O artesão da língua – A palavra “artesanato” é interessante para nos referirmos metaforicamente à escrita de Rosa por uma série de razões. Por exemplo, remete ao trabalho de quem escrevia primeiro a mão, sem o auxílio da máquina. O artesanato se opõe, assim ao trabalho industrial, rápido, mecânico, repetitivo, não-criativo: a escrita de Rosa era artesanal, no sentido de que era minuciosa, paciente, criativa. Rosa escrevia “chinesamente”...
Rosa escrevia em português, mas num português-rosa (palavra, cor, cheiro...). Inventou uma língua dentro da língua: “Meus livros são escritos em um idioma próprio, um idioma meu (...); não me submeto à tirania da gramática e dos dicionários dos outros” (aliás, Rosa tem um dicionário só dele: O Léxico de Guimarães Rosa, organizado por Nilce Sant’Anna). Palavras como “embriagatinhava” (isto é, “embriagado” + “engatinhava”); “adormorrer” (“adormecer” + “morrer”); “terrivorosos” (“terríveis” + “pavorosos”), etc.
Rosa escrevia, reescrevia, rereescrevia, rerereescrevia, sempre em busca “da” palavra, obcecado pelas possibilidades e impossibilidades da língua. Como diz Manuel Bandeira, ele “deforma as palavras, desintegra-as, recompõe-nas, faz alquimias, cirurgia plástica, sei lá o que seja.
De ‘Hitler’ e ‘atrocidade’ já fez ‘hitlerocidade’, monstro esplêndido”.

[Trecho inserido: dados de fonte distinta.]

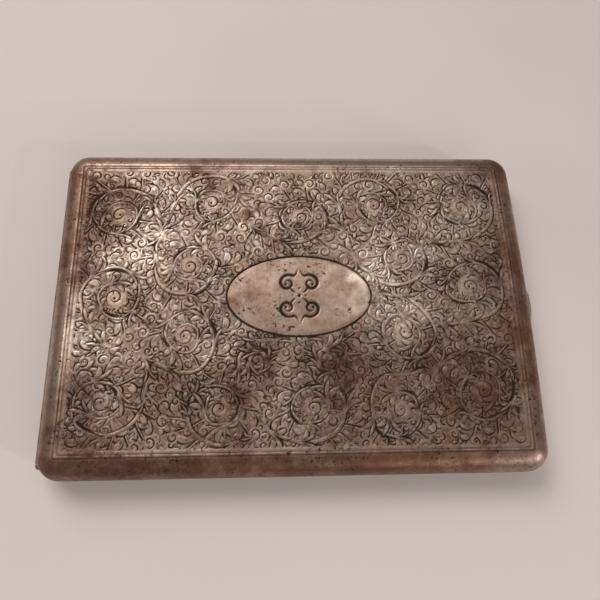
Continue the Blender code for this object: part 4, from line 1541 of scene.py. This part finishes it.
def gilt():
    """A thin gilt wash, rubbed through to silver in places."""
    f = Finish("gilt_interior")
    worn = f.span(f.noise(7.0, 5.0, 0.65), 0.45, 0.65)
    colour = f.mix(f.times(worn, 0.6), GILT, GILT_WORN)
    spots = f.span(f.noise(1.6, 3.0), 0.66, 0.78)
    colour = f.mix(f.times(spots, 0.6), colour, BROWN_TARNISH)
    hair = f.hairlines((1.45, 0.8), (0.2, 1.2))
    colour = f.mix(f.times(hair, 0.4), colour, GILT_WORN)
    normal = f.bump(f.noise(8.0, 1.0), 0.1)
    normal = f.bump(f.noise(0.35, 2.0), 0.008, normal)
    rough = f.add(0.42, f.times(worn, 0.14), f.times(spots, 0.2))
    f.set(Base_Color=colour, Roughness=rough, Metallic=0.95, Normal=f.bump(hair, 0.01, normal))
    return f.material


# ------------------------------------------------------------------ build

SILVER = engraved_silver("engraved_silver_plate", True)
PLAIN_SILVER = engraved_silver("tarnished_silver", False)
GILT_WASH = gilt()

lid_engraving = Engraving(LID_SCROLLS, OVAL, 11)
build_tray("lid_case", lid_engraving, LID_TARNISH_AND_HIGHLIGHTS, False, 0.15, (SILVER, GILT_WASH))
back_engraving = Engraving(back_scrolls(), None, 23)
build_tray("base_case", back_engraving, BACK_AGEING, True, 0.2, (SILVER, GILT_WASH))

WORN_SILVER = plain_silver()
STEEL_GREY = spring_steel()
OLD_GOLD = cloth("elastic_ribbon", tint(150, 120, 70), tint(98, 74, 40))
THREAD = cloth("sewing_thread", tint(186, 164, 122), tint(120, 98, 64))
build_hinge(PLAIN_SILVER, STEEL_GREY)
build_rims(WORN_SILVER)
build_thumb(WORN_SILVER)
build_catch(WORN_SILVER, STEEL_GREY)
build_strap(OLD_GOLD, THREAD)
build_staples(WORN_SILVER)


# ------------------------------------------------------------------ stage, lights and camera

def build_floor():
    """A pale surface under the case, painted lighter towards the near side and made to glow a
    little: both are painted light.
    """
    f = Finish("pale_surface")
    cloud = f.span(f.noise(60.0, 2.0), 0.3, 0.7)
    colour = f.mix(cloud, tint(208, 197, 195), tint(214, 203, 201))
    # Painted light: the floor is painted lighter towards the near side, as if lit more there.
    colour = f.mix(f.span(f.y, 20.0, -70.0), colour, tint(227, 216, 212))
    # Painted light: the faint emission lightens the floor and the shadows cast on it.
    f.set(Base_Color=colour, Roughness=0.6, Emission_Color=colour, Emission_Strength=0.08)
    half, z = 1200, -0.04
    corners = [(-half, -half, z), (half, -half, z), (half, half, z), (-half, half, z)]
    add_mesh("floor", corners, [(0, 1, 2, 3)], (f.material,))


# Each light's name, place, target, size and power.
LIGHTS = (
    ("key", (-0.28, 0.42, 0.55), (0, 0, 0), (0.5, 0.4), 3.4),
    ("window", (0.17, 0.31, 0.72), (0.015, 0, 0), (0.3, 0.25), 0.36),
    ("fill", (0.32, -0.62, 0.40), (0, -0.05, 0), (0.6, 0.3), 1.1),
    ("lamp_high", (0.78, -0.46, 0.42), (0.04, -0.03, 0), (0.07, 0.025), 1.3),
    ("lamp_low", (0.80, -0.50, 0.22), (0.04, -0.03, 0), (0.07, 0.025), 1.3),
)
WARM = (1.0, 0.94, 0.90)
ROOM_COLOUR = (1.0, 0.955, 0.93, 1.0)
HORIZON = 0.07
OVERHEAD = 0.25


def area_light(name, location, target, size, power):
    light = bpy.data.lights.new(name, "AREA")
    light.shape = "RECTANGLE"
    light.size, light.size_y = size
    light.energy = power
    light.color = WARM
    lamp = add_object(name, light)
    lamp.location = location
    lamp.rotation_mode = "QUATERNION"
    lamp.rotation_quaternion = (Vector(target) - Vector(location)).to_track_quat("-Z", "Y")


def build_lights():
    """Soft overhead light, mostly from the far left, in a room that is darker low down."""
    world = bpy.data.worlds.new("room")
    bpy.context.scene.world = world
    world.use_nodes = True
    tree = world.node_tree
    where = tree.nodes.new("ShaderNodeTexCoord")
    split = tree.nodes.new("ShaderNodeSeparateXYZ")
    ramp = tree.nodes.new("ShaderNodeMapRange")
    tree.links.new(where.outputs["Generated"], split.inputs[0])
    tree.links.new(split.outputs[2], ramp.inputs[0])
    for socket, value in zip(ramp.inputs[1:], (0.1, 0.95, HORIZON, OVERHEAD)):
        socket.default_value = value
    background = tree.nodes["Background"]
    background.inputs["Color"].default_value = ROOM_COLOUR
    tree.links.new(ramp.outputs[0], background.inputs["Strength"])
    for light in LIGHTS:
        area_light(*light)
    bpy.context.scene.view_settings.view_transform = "Standard"


CAMERA_AT = Vector((-4.745, -36.294, 116.819)) * MM
CAMERA_TARGET = Vector((0.655, -0.255, 8.8)) * MM
CAMERA_ROLL = radians(7.71)


def build_camera():
    """The photograph's viewpoint: high over the near side, and turned a little."""
    data = bpy.data.cameras.new("camera")
    data.lens = 34.5
    data.sensor_width = 36.0
    data.clip_start, data.clip_end = 0.005, 10.0
    camera = add_object("camera", data)
    forward = (CAMERA_TARGET - CAMERA_AT).normalized()
    level = forward.cross(Vector((0, 0, 1))).normalized()
    above = level.cross(forward)
    right = level * cos(CAMERA_ROLL) + above * sin(CAMERA_ROLL)
    up = right.cross(forward)
    axes = Matrix((right, up, -forward)).transposed()
    camera.matrix_world = Matrix.Translation(CAMERA_AT) @ axes.to_4x4()
    bpy.context.scene.camera = camera


build_floor()
build_lights()
build_camera()
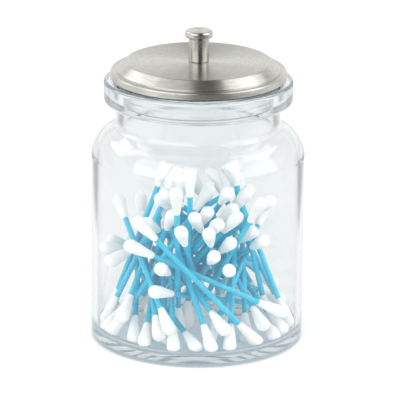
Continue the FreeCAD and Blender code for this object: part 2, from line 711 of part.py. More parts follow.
def sink(pile, step=0.1):
    """Lower each swab, lowest first, until it touches the floor or the pile."""
    for swab in sorted(pile, key=lambda item: item.middle):
        index = pile.index(swab)
        others = pile[:index] + pile[index + 1:]
        while fits(pile[index].lifted(-step), others):
            pile[index] = pile[index].lifted(-step)


def fill_jar(count, seed=13, stages=30):
    """Places of all swabs, the same each time."""
    luck = random.Random(seed)
    pile = []
    for foot_angle, foot_reach, head_angle, head_reach, lift in FRONT:
        set_down(luck, pile, Swab(plan(foot_angle, foot_reach), plan(head_angle, head_reach), lift))
    fixed = len(pile)
    for stage in range(stages):
        drop_in(luck, pile, min(stage, HIGHEST_STAGE), count)
        shake(luck, pile, fixed)
    for turn in range(2):
        sink(pile)
    return pile


# ---------------------------------------------------------------- swabs as pieces
BUNDLES = 8


def placed(shape, swab, flip):
    """A copy of a swab form laid along a swab, from its lower tip or, flipped, its upper one."""
    way = swab.way * (-1 if flip else 1)
    start = swab.tip + swab.way * (LENGTH if flip else 0)
    turn = FreeCAD.Rotation(FreeCAD.Vector(0, 0, 1), way)
    copy = shape.copy()
    copy.Placement = FreeCAD.Placement(start, turn)
    return copy


def add_group(label, shapes):
    feature = doc.addObject("Part::Feature", label)
    feature.Label = label
    feature.Shape = Part.makeCompound(shapes)
    feature.Placement = FreeCAD.Placement()
    return feature


def build_swabs(pile):
    """Sticks and cotton buds in bundles, lowest swabs first."""
    stick = build_stick_form().Shape
    bud = build_bud_form().Shape
    ordered = sorted(pile, key=lambda swab: swab.middle)
    groups = []
    for number in range(BUNDLES):
        bundle = ordered[number * len(ordered) // BUNDLES:(number + 1) * len(ordered) // BUNDLES]
        sticks = [placed(stick, swab, False) for swab in bundle]
        buds = [placed(bud, swab, flip) for swab in bundle for flip in (False, True)]
        groups.append(add_group("swab_sticks_%d" % (number + 1), sticks))
        groups.append(add_group("swab_buds_%d" % (number + 1), buds))
    return groups


# ---------------------------------------------------------------- build, check and write
pieces = [
    build_jar(), build_lid_shell(), build_lid_plug(), build_seal_ring(),
    build_knob(), build_knob_screw(), build_washer(),
]
pieces += build_swabs(fill_jar(int(size("swab_count"))))
doc.recompute()

for item in doc.Objects:
    if "Invalid" in item.State or "Error" in item.State:
        raise RuntimeError("%s did not build: %s" % (item.Name, item.State))
for piece in pieces:
    if piece.Shape.isNull() or not piece.Shape.isValid():
        raise RuntimeError("%s has no valid shape" % piece.Label)

os.makedirs("parts", exist_ok=True)
for piece in pieces:
    piece.Shape.exportStep("parts/%s.step" % piece.Label)
    print("%-16s %9.1f mm3  %d solids" % (piece.Label, piece.Shape.Volume, len(piece.Shape.Solids)))
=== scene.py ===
"""Glass canister with a brushed steel lid, filled with cotton swabs: the looks of every surface."""
import math
import random

import bmesh
import bpy
from mathutils import Matrix, Quaternion, Vector


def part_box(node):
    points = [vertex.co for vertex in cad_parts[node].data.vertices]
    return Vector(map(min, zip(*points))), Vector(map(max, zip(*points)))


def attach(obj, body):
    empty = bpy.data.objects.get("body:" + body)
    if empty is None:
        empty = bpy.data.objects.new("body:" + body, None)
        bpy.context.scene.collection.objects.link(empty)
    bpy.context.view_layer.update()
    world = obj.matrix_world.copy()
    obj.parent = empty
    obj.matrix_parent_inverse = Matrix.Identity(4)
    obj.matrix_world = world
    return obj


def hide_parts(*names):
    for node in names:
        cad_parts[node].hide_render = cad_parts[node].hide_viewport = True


bl_info = {
    "name": "Glass Canister",
    "version": (1, 0, 0),
    "blender": (4, 5, 0),
    "location": "View3D > Sidebar > Canister",
    "description": "Models and finishes a glass canister of cotton swabs around its CAD frame",
    "category": "Object",
}

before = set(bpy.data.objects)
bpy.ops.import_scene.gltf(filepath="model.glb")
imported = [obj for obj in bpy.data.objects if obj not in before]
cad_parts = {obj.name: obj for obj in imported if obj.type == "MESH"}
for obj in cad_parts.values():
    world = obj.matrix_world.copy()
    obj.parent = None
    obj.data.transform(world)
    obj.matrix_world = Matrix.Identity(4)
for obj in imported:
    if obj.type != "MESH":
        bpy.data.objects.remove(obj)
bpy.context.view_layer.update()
MM = 0.001
# The way from the jar to the dark gap between the two lights in front.
GAP = (0.34, -0.94, 0.0)


def linear(code):
    """Linear colour from an sRGB hex code."""
    channels = [int(code[start:start + 2], 16) / 255 for start in (1, 3, 5)]
    return [c / 12.92 if c <= 0.04045 else ((c + 0.055) / 1.055) ** 2.4 for c in channels]


def reach(node):
    """Outer radius, foot and top of a turned CAD node."""
    low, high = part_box(node)
    return high.x, low.z, high.z


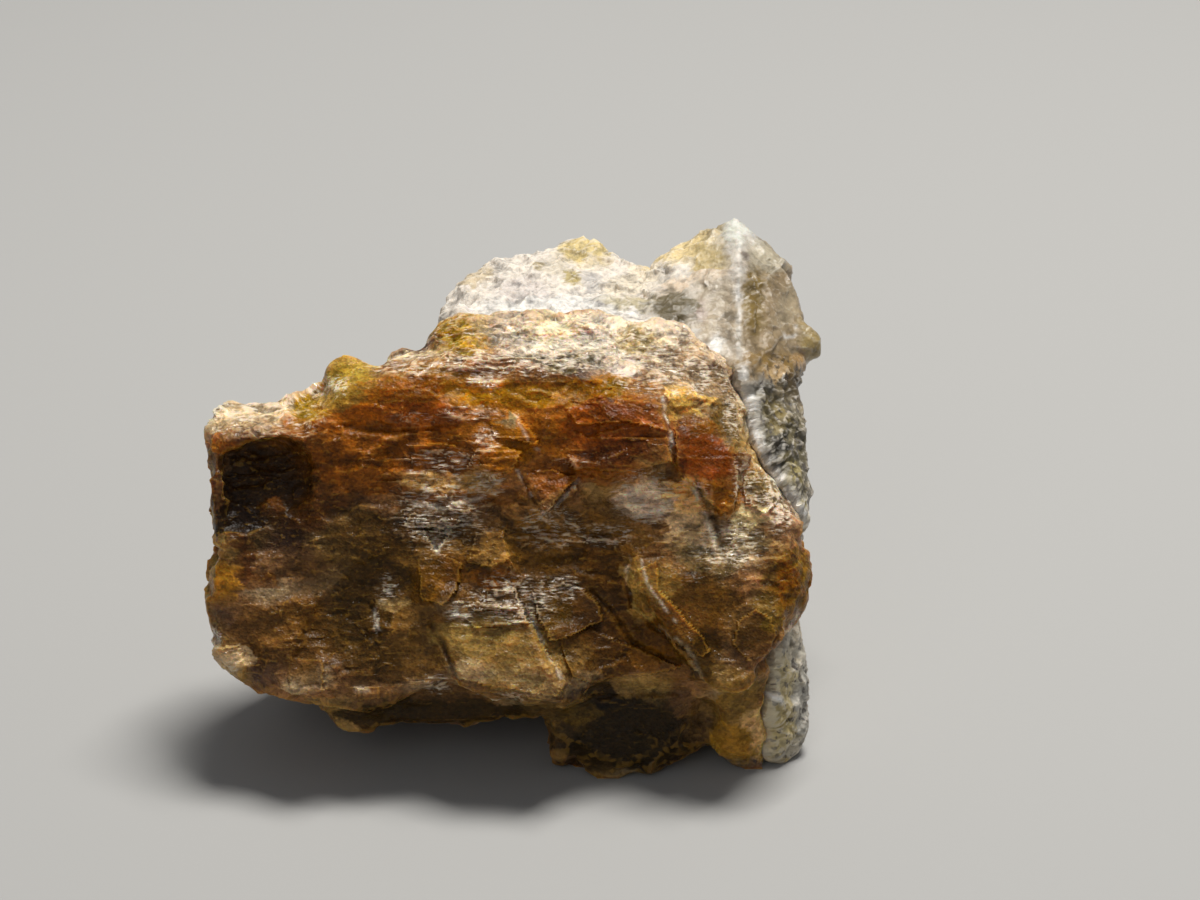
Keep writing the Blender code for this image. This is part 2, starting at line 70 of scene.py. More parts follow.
def to_world(places):
    """Places on the face, in millimetres, as world points, in metres."""
    return places * MM @ TURN.T + np.array(FACE_ORIGIN)


print("the face rises at", round(math.degrees(FACE_SLOPE)), "degrees")

# %% [markdown]
# ## The camera
# A small stone is best taken with a long lens from close by. The camera looks straight at the
# broad face, so its turn is the slope of the face, and its place is given on the face frame.
# A tracking constraint could aim it instead, but one matrix says the same thing exactly.

# %% Camera, looking straight at the broad face
EYE = Vector((4.29, 2.41, 160.7))
LENS = 100
camera = bpy.data.objects.new("camera", bpy.data.cameras.new("camera"))
bpy.context.scene.collection.objects.link(camera)
bpy.context.scene.camera = camera
camera.data.lens = LENS
camera.data.clip_start = MM
camera.matrix_world = FACE_FRAME @ Matrix.Translation(EYE * MM)
print("camera stands", round(camera.location.length / MM), "mm from the specimen's foot")

# %% [markdown]
# ## Floor, world and lights
# The specimen stands on pale card. A soft key lamp hangs above and a little behind it, so that
# the top glows and every small step on the face catches a thin glint. A weak lamp in front keeps
# the dark hollows readable. Sun lamps would be simpler, but their hard shadows suit no studio.

# %% Floor and world
FLOOR_SIZE = 4.0
FLOOR_GREY = (0.36, 0.36, 0.355, 1)
FLOOR_ROUGHNESS = 0.8
SKY = (0.80, 0.82, 0.85, 1)
SKY_STRENGTH = 0.20


def new_material(name):
    """A new material, its node tree and the Principled BSDF in it."""
    made = bpy.data.materials.new(name)
    made.use_nodes = True
    return made, made.node_tree, made.node_tree.nodes["Principled BSDF"]


bpy.ops.mesh.primitive_plane_add(size=FLOOR_SIZE)
floor = bpy.context.active_object
floor.name = "floor"
card, _, shader = new_material("pale_card")
shader.inputs["Base Color"].default_value = FLOOR_GREY
shader.inputs["Roughness"].default_value = FLOOR_ROUGHNESS
floor.data.materials.append(card)

world = bpy.data.worlds.new("studio")
bpy.context.scene.world = world
world.use_nodes = True
sky = world.node_tree.nodes["Background"]
sky.inputs["Color"].default_value = SKY
sky.inputs["Strength"].default_value = SKY_STRENGTH
bpy.context.scene.view_settings.view_transform = "Standard"
print("floor is", FLOOR_SIZE, "m wide")

# %% Lamps
# name: place in metres, size in metres, power in watts, colour
LAMPS = {
    "key": ((0.06, 0.075, 0.34), 0.12, 1.7, (1.0, 0.97, 0.92)),
    "front": ((-0.14, -0.40, 0.26), 0.30, 0.22, (0.98, 0.99, 1.0)),
}
for name, (place, size, power, colour) in LAMPS.items():
    lamp = bpy.data.objects.new(name, bpy.data.lights.new(name, "AREA"))
    bpy.context.scene.collection.objects.link(lamp)
    lamp.data.size = size
    lamp.data.energy = power
    lamp.data.color = colour
    lamp.location = place
    lamp.rotation_euler = (-Vector(place)).to_track_quat("-Z", "Y").to_euler()
print("lamps:", ", ".join(LAMPS))

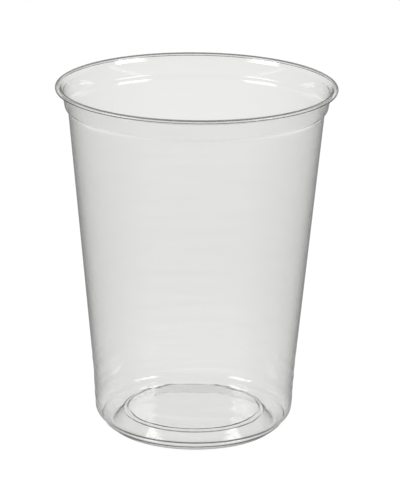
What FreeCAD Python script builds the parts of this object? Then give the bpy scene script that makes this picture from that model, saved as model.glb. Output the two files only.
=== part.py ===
import FreeCAD, Part
import math
import os

# A clear deli container, thermoformed from one plastic sheet of even thickness.
# Millimetres, +Z up. The origin is the middle of the ring that it stands on.
# Sizes are those of the outside face, and its corners are given before they are rounded.

SHEET = 0.45                  # thickness of the formed sheet
HEIGHT = 147.4                # from the table to the top of the rolled rim

# Rolled rim: the lip leaves the neck, the roll turns it over the top, and a tighter tail tucks it in
RIM_RADIUS = 58.5             # outermost radius of the container
ROLL_HOLLOW = 1.05            # radius of the hollow inside the roll
ROLL_SWEEP = 102.0            # degrees that the sheet turns through in the roll
TAIL_HOLLOW = 0.35            # radius of the hollow inside the tail
TAIL_SWEEP = 110.0            # degrees that the sheet turns through in the tail
LIP_ANGLE = 28.0              # lean of the lip where it runs into the roll, from vertical

# Neck band, where a lid grips, and the step below it that stacked containers rest on
NECK_INSET = 4.0              # from the rim's outermost radius in to the top of the step
NECK_TAPER = 10.0             # lean of the neck band, in degrees from vertical
STEP_DEPTH = 8.9              # from the top of the rim down to the top of the step
STEP_WIDTH = 1.4              # how far the step goes in
STEP_DROP = 1.6               # how far it goes down

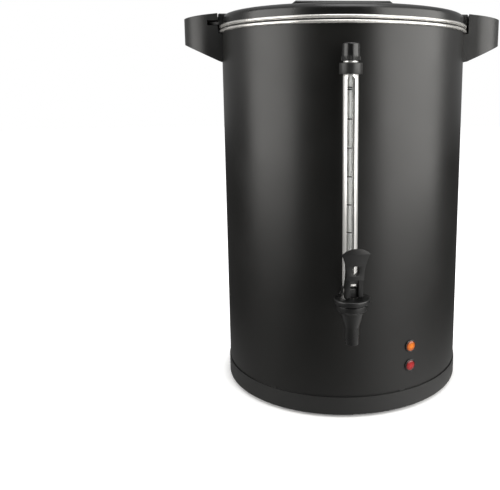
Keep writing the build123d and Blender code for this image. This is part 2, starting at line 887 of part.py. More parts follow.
with BuildPart() as gauge_seals:
    ring(gauge_plane(shield_bottom - 4), shield_outer - shield_wall, glass_outer, 4)
    ring(gauge_plane(glass_top), neck_outer, 2.5, 2)
gauge_seals.part.label = "gauge_seals"
export_step(gauge_seals.part, "parts/gauge_seals.step")

# ---------------------------------------------------------------- tap
tap_line = Axis((0, -tap_radius, 0), (0, 0, 1))
tap_section = Plane((0, -tap_radius, 0), x_dir=(1, 0, 0), z_dir=(0, -1, 0))
lever_angle = radians(lever_turn)
lever_pin = Plane(
    origin=(0, -tap_radius, pin_height),
    x_dir=(-sin(lever_angle), cos(lever_angle), 0),
    z_dir=(cos(lever_angle), sin(lever_angle), 0),
)
lever_front = Plane(
    origin=(0, -tap_radius, pin_height),
    x_dir=(cos(lever_angle), sin(lever_angle), 0),
    z_dir=(sin(lever_angle), -cos(lever_angle), 0),
)


def tap_plane(height):
    """A level plane centred on the tap's axis."""
    return Plane((0, -tap_radius, height))


def shank_plane(distance):
    """An upright plane across the shank, facing out, at a distance from the urn's axis."""
    return Plane((0, -distance, shank_height), x_dir=(1, 0, 0), z_dir=(0, -1, 0))


shank_start = tank_radius - shank_inside
shank_end = tee_end + tee_overlap
washer_start = tank_radius - washer_inside

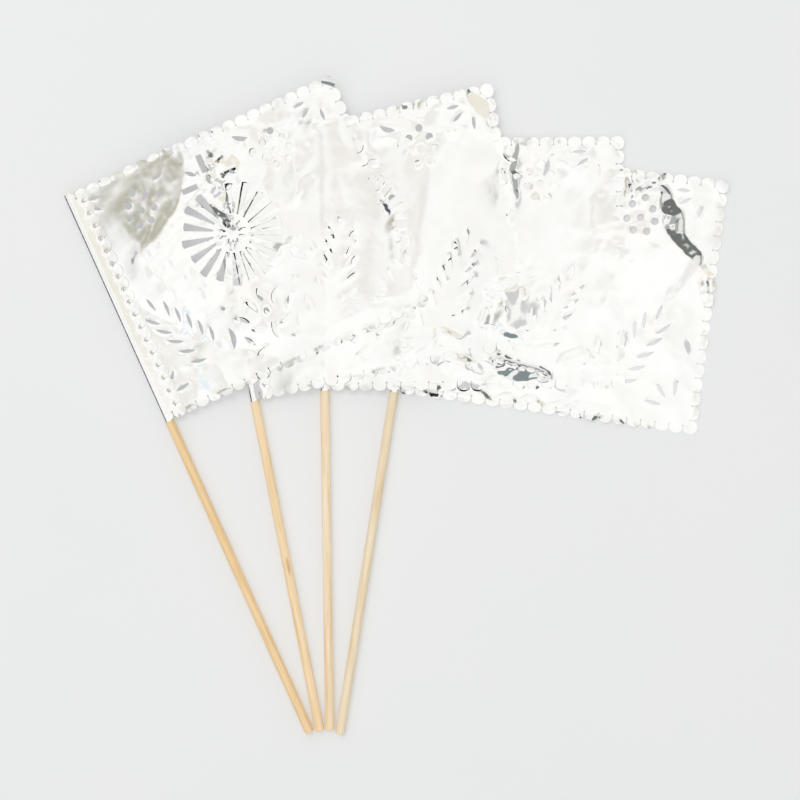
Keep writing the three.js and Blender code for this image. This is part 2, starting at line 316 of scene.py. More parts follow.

“Nonada”, que significa “nada” (que é diferente de não significa nada) é menos que “tutaméia”, que significa “quase nada” (que é diferente de não significa quase nada). Nada diz tanto: 50 anos não é nada para quem já conquistou a imortalidade. Ave, palavra: evoé, Guimarães. Grande ser, tão Rosa: a eternidade te saúda!